At the occasion of its 10th Annual General Assembly, Health First Europe gathered together pan-European organisations and the European Commission to contribute to the HFE Road Map for the next Parliamentary term and share ideas on the future of public health in the European Union.
Health First Europe Honorary President John Bowis welcomed the participants and gave an overview of the achievements of HFE for the past 10 years. He noted that “HFE has worked in the direction of protecting patients from unnecessary harm, worked towards balancing safety and access to medical innovations and supported the shift from acute to community care”.
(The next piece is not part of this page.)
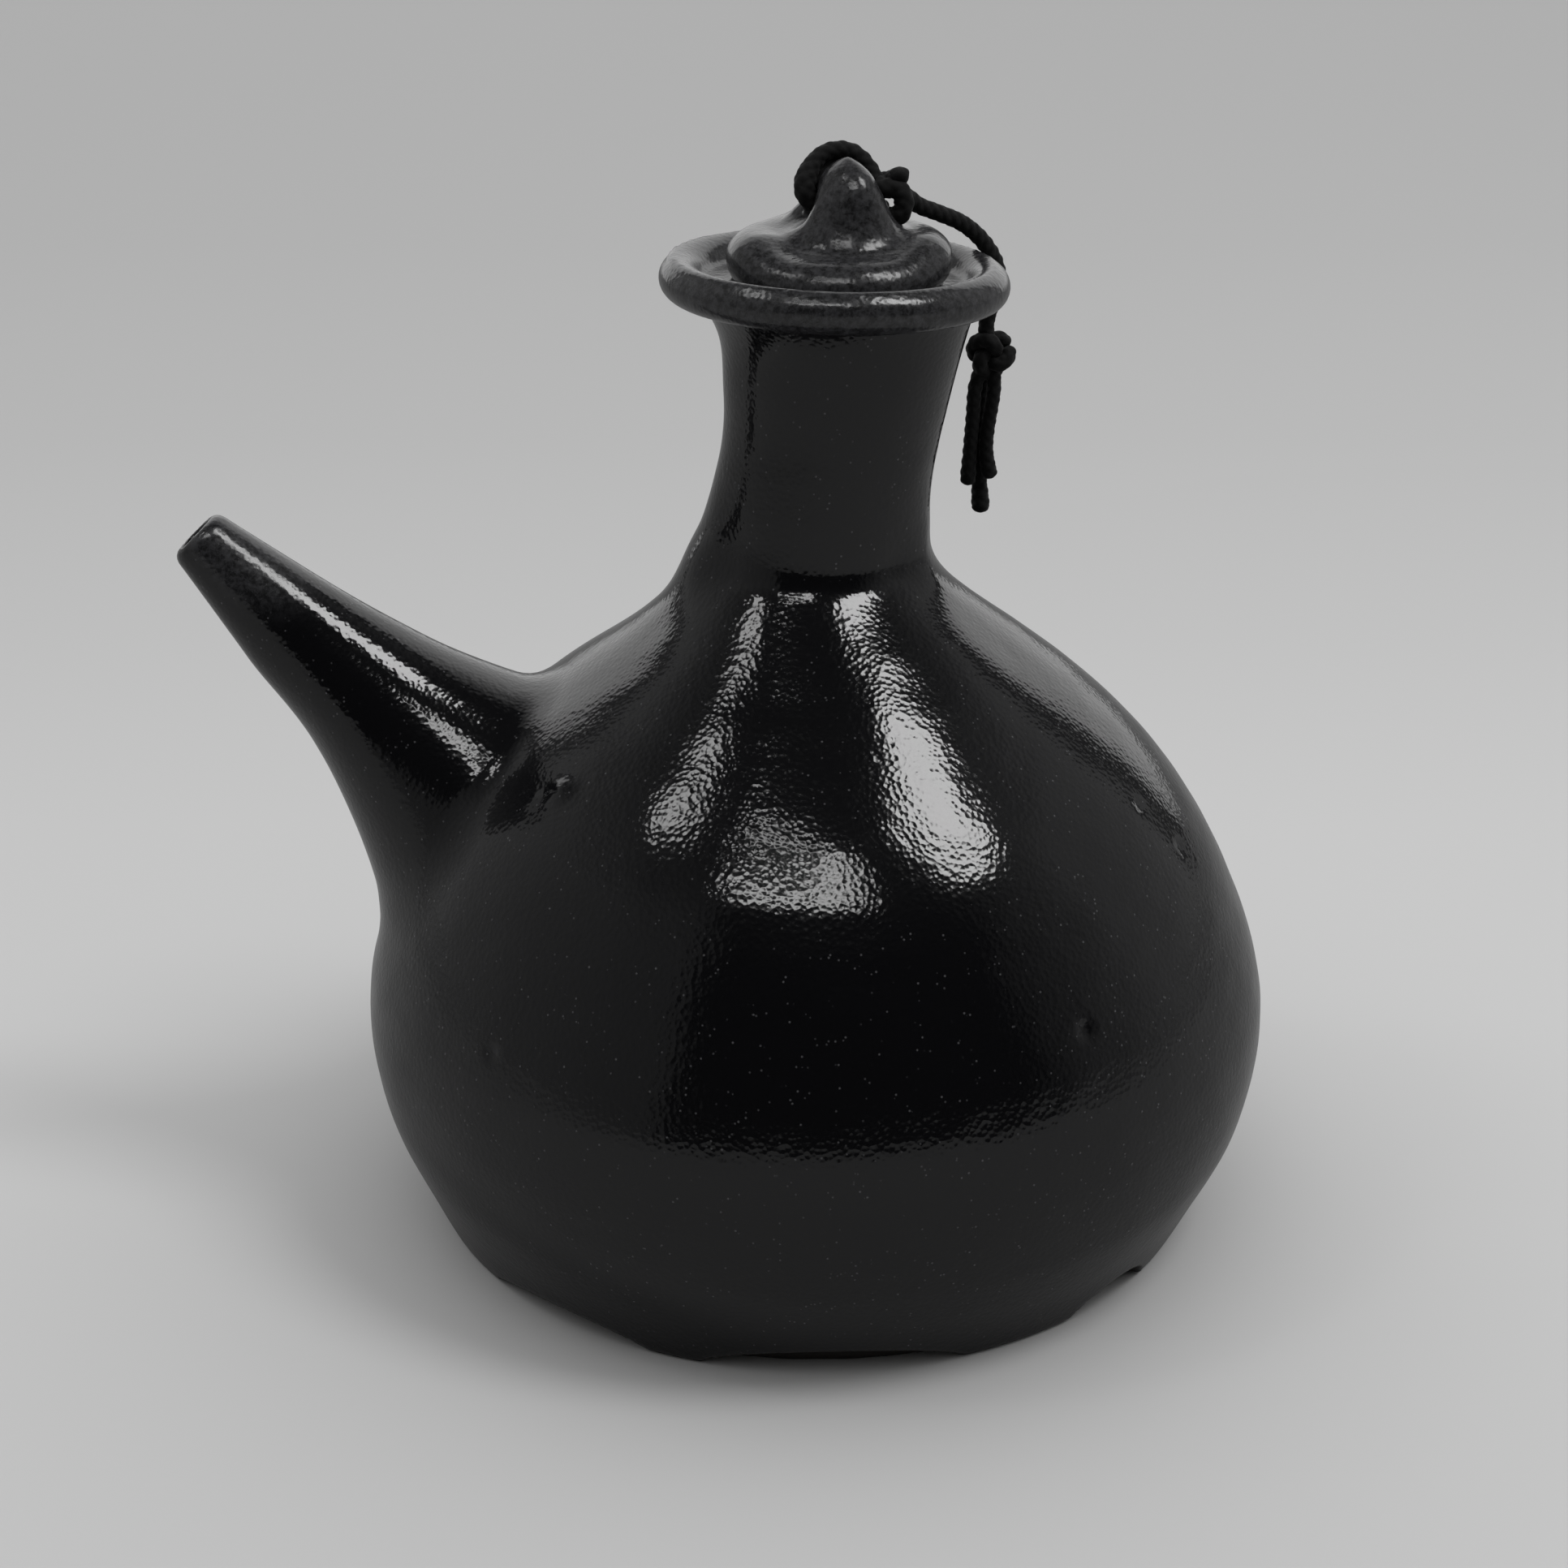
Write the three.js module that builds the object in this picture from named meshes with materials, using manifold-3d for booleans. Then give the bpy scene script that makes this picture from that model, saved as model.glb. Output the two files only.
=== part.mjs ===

The 10th Anniversary meeting represented an opportunity to set out priorities for Health First Europe in the next Parliamentary term. To better fulfil this task, HFE members and invited guests participated in roundtable discussions to define key health objectives and associated challenges for next the European Commission and Parliament. This dynamic debate on the future direction and priorities of HFE culminated in a keynote speech delivered by the European Commissioner for Health Tonio Borg.
With his mandate as Commissioner coming to an end, Commissioner Borg provided a comprehensive overview of the European achievements on public health and he pointed while also noting some of the barriers inherent to the development of European health policy. He highlighted the natural tension between Member States and the Commission on health policy given the subsidiarity principle which can narrow the initiative taken by the Commission and slow the implementation of EU directives.
However, Commissioner Borg highlighted the impact of the European Commission policy towards promoting and implementing measures designed to have a positive impact on citizens’ life. He reiterated the need to see health as an opportunity to increase the European competitiveness, and stated “Health is a resource for the economy. In the formulation and implementation of EU policies, health and economy cannot be considered as two separate chapters.” He went on to say, that it is “imperative to reform our health systems” to build a system where a people can “live longer in healthy conditions”. This reform should “reduce the costs without reduce the healthcare standards for our citizens”.
Moreover, the Commissioner Borg reminded the audience of the recent developments on eHealth, saying “eHealth is not a solution for all problems”, but it represents a tool to improve care for European citizens and to boost the efficiency of national health systems. For this reason the European Commission is committed to supporting Member States in getting the best out of eHealth.
Last but not least, the Cross-border Healthcare Directive, which should have been transposed into national laws by October 2013. Commissioner Borg emphasized “This piece of EU legislation will bring direct benefits to patients by enabling them to use their rights in practice”. He further stated that, “This directive and its implementing tools such as: eHealth Network, Health Technology Assessment and ePrescriptions represents “a clear sign of a growing European dimension to national health systems”.
In the end of his speech, he tried to oversee the future developments of EU health policies. The Commissioner Borg is aware that “Europe’s health systems are likely to undergo profound changes over the next decades. The role the EU will play is uncertain, given that key changes will be driven by fiscal coordination”, but at the same time he expressed his dream that “health should became a horizontal topic” where each Minister has responsibility for health in all policies.